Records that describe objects
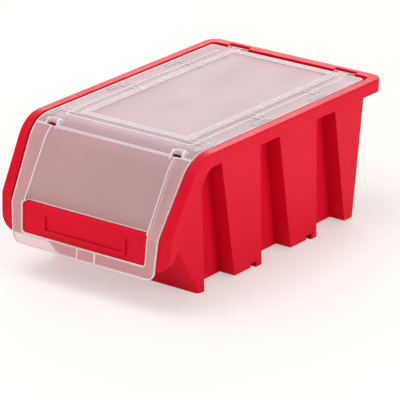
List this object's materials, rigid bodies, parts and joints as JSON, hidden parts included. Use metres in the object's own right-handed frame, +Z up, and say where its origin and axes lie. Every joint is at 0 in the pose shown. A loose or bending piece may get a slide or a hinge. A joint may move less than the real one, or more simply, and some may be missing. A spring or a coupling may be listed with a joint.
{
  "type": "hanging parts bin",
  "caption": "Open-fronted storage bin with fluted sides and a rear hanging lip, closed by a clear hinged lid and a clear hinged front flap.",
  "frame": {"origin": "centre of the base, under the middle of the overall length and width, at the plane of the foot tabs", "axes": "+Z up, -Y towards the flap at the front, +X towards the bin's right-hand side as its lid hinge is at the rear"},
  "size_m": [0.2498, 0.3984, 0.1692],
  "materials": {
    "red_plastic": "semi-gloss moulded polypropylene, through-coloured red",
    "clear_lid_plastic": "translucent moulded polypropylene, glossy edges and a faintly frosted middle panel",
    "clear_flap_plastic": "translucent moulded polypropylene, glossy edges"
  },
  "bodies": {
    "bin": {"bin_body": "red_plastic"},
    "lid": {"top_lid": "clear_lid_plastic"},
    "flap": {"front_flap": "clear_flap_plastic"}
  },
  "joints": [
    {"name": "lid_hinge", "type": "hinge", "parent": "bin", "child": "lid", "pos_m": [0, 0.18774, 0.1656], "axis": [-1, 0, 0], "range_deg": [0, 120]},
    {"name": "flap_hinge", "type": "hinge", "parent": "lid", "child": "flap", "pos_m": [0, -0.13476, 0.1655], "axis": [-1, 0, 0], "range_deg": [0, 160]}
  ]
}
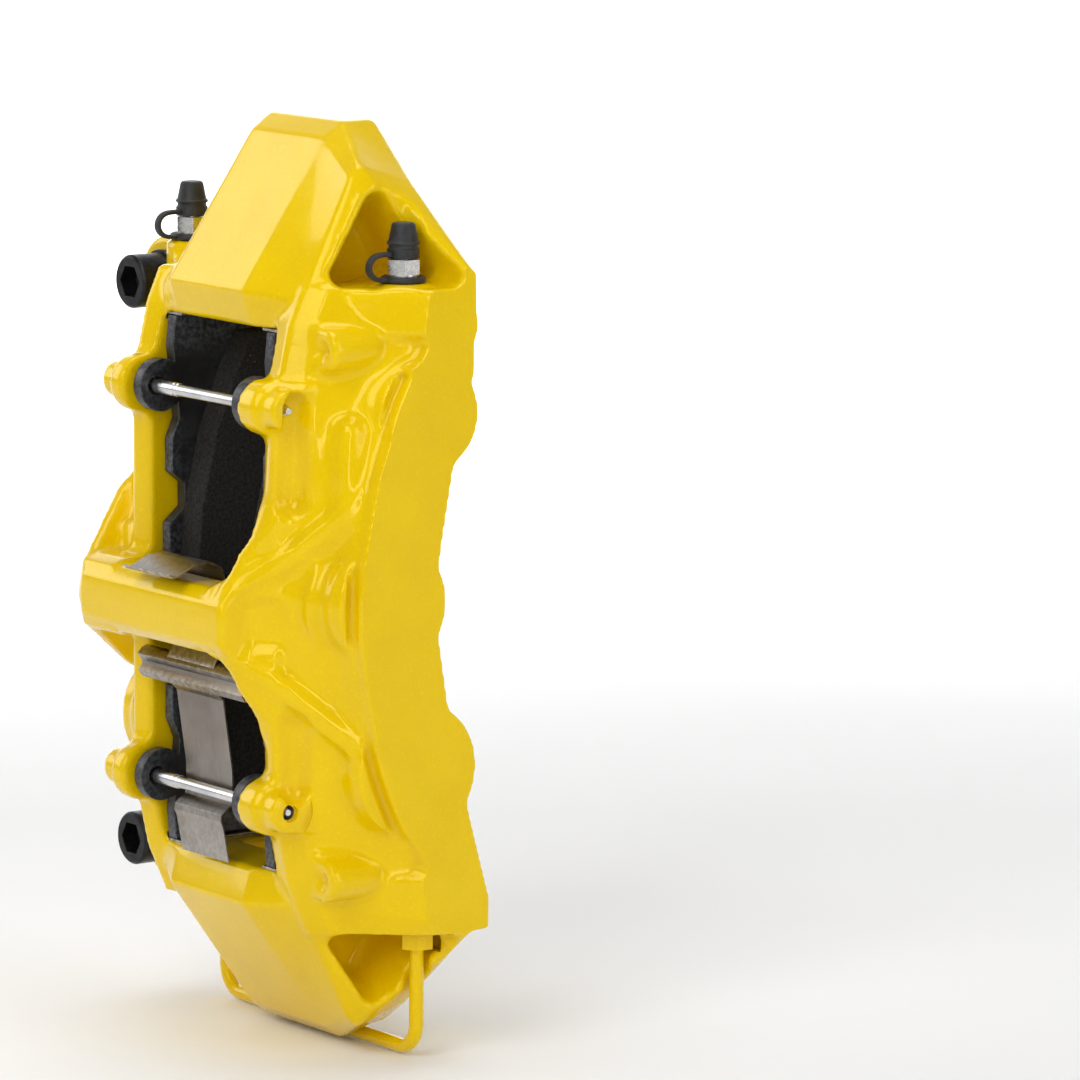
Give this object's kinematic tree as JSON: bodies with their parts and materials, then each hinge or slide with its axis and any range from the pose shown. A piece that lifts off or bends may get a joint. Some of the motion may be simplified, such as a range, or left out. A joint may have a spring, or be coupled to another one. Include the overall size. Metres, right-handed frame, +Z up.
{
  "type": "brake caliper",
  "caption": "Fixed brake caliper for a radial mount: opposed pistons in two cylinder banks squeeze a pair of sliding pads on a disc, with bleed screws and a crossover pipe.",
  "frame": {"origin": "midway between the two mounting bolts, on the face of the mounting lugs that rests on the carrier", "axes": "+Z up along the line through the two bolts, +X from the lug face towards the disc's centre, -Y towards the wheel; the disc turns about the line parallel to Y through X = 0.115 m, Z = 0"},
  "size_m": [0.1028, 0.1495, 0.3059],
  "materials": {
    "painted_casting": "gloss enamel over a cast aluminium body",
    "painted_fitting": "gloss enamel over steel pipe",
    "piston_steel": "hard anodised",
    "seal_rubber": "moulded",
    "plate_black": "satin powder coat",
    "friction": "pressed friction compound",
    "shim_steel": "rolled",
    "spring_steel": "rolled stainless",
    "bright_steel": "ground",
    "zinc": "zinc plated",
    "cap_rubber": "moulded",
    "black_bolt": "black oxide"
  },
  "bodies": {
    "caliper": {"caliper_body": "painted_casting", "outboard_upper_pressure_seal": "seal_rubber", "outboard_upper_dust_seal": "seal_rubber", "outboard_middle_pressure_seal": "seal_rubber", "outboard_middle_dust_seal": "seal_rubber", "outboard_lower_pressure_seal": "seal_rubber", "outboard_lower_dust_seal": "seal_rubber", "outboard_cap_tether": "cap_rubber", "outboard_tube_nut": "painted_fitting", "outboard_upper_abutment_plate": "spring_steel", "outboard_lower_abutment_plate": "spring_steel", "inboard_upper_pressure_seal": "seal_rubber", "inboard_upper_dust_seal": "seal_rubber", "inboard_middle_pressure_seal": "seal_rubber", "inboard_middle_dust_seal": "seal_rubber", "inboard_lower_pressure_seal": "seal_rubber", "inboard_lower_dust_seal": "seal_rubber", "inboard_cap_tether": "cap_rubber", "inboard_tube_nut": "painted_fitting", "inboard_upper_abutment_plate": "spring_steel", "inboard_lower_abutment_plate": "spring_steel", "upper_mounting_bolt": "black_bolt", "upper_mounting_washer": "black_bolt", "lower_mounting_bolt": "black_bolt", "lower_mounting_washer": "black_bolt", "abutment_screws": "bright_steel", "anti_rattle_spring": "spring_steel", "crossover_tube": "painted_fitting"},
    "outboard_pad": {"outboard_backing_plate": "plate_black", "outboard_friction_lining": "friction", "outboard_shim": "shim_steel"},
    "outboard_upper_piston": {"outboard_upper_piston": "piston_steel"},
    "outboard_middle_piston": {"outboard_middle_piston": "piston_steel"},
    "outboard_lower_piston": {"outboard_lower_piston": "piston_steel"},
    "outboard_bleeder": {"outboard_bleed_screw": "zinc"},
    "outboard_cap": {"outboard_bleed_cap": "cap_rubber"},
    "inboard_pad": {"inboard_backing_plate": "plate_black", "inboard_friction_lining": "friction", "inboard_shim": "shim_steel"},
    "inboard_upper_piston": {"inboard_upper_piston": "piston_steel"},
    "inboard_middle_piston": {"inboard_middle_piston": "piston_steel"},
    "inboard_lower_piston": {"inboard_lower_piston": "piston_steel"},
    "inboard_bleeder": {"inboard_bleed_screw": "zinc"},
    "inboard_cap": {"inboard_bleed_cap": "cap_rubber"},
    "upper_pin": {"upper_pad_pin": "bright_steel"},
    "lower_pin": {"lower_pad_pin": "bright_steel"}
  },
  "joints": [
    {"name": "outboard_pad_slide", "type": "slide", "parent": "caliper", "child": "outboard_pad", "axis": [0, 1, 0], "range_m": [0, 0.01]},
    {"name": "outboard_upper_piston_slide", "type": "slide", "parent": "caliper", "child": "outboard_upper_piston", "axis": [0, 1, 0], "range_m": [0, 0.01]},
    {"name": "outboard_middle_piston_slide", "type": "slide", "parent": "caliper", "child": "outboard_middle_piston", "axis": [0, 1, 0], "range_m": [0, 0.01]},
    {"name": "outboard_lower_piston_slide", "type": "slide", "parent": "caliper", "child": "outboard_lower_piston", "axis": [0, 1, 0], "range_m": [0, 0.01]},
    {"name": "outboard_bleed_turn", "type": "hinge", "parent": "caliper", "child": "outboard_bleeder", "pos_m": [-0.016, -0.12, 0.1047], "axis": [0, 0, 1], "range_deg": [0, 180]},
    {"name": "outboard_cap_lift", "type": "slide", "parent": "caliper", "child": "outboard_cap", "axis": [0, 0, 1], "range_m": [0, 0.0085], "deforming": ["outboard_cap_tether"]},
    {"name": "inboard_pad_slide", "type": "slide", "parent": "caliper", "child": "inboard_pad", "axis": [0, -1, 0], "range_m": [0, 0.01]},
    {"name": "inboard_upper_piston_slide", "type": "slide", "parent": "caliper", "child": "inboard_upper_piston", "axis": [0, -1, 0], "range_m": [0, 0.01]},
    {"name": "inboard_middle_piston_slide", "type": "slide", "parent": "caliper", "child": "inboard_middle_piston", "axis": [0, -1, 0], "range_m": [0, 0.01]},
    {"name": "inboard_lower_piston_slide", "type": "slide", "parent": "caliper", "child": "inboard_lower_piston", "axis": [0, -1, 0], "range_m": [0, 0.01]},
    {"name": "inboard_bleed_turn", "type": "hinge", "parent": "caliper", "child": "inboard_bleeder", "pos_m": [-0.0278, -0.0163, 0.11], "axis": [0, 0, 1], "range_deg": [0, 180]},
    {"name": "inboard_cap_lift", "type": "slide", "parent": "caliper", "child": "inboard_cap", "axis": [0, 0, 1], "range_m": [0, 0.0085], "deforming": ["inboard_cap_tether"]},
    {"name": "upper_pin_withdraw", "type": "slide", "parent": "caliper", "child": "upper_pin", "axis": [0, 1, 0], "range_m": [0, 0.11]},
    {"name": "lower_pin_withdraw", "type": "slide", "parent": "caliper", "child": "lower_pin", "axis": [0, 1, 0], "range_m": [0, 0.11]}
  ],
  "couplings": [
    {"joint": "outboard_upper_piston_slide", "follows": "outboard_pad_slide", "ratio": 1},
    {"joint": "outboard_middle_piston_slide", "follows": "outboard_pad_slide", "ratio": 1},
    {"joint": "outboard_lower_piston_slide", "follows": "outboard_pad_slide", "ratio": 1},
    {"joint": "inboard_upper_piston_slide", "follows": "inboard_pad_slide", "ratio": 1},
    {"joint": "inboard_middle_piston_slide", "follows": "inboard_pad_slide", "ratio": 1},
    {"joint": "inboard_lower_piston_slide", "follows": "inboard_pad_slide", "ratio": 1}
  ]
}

## WORK TO DO
In the entries above, find each line with the word "parts" and copy it.

## SOLVED EXERCISE
List this object's materials, rigid bodies, parts and joints as JSON, hidden parts included. Use metres in the object's own right-handed frame, +Z up, and say where its origin and axes lie. Every joint is at 0 in the pose shown. A loose or bending piece may get a slide or a hinge. A joint may move less than the real one, or more simply, and some may be missing. A spring or a coupling may be listed with a joint.
  "type": "hanging parts bin",
Give this object's kinematic tree as JSON: bodies with their parts and materials, then each hinge or slide with its axis and any range from the pose shown. A piece that lifts off or bends may get a joint. Some of the motion may be simplified, such as a range, or left out. A joint may have a spring, or be coupled to another one. Include the overall size. Metres, right-handed frame, +Z up.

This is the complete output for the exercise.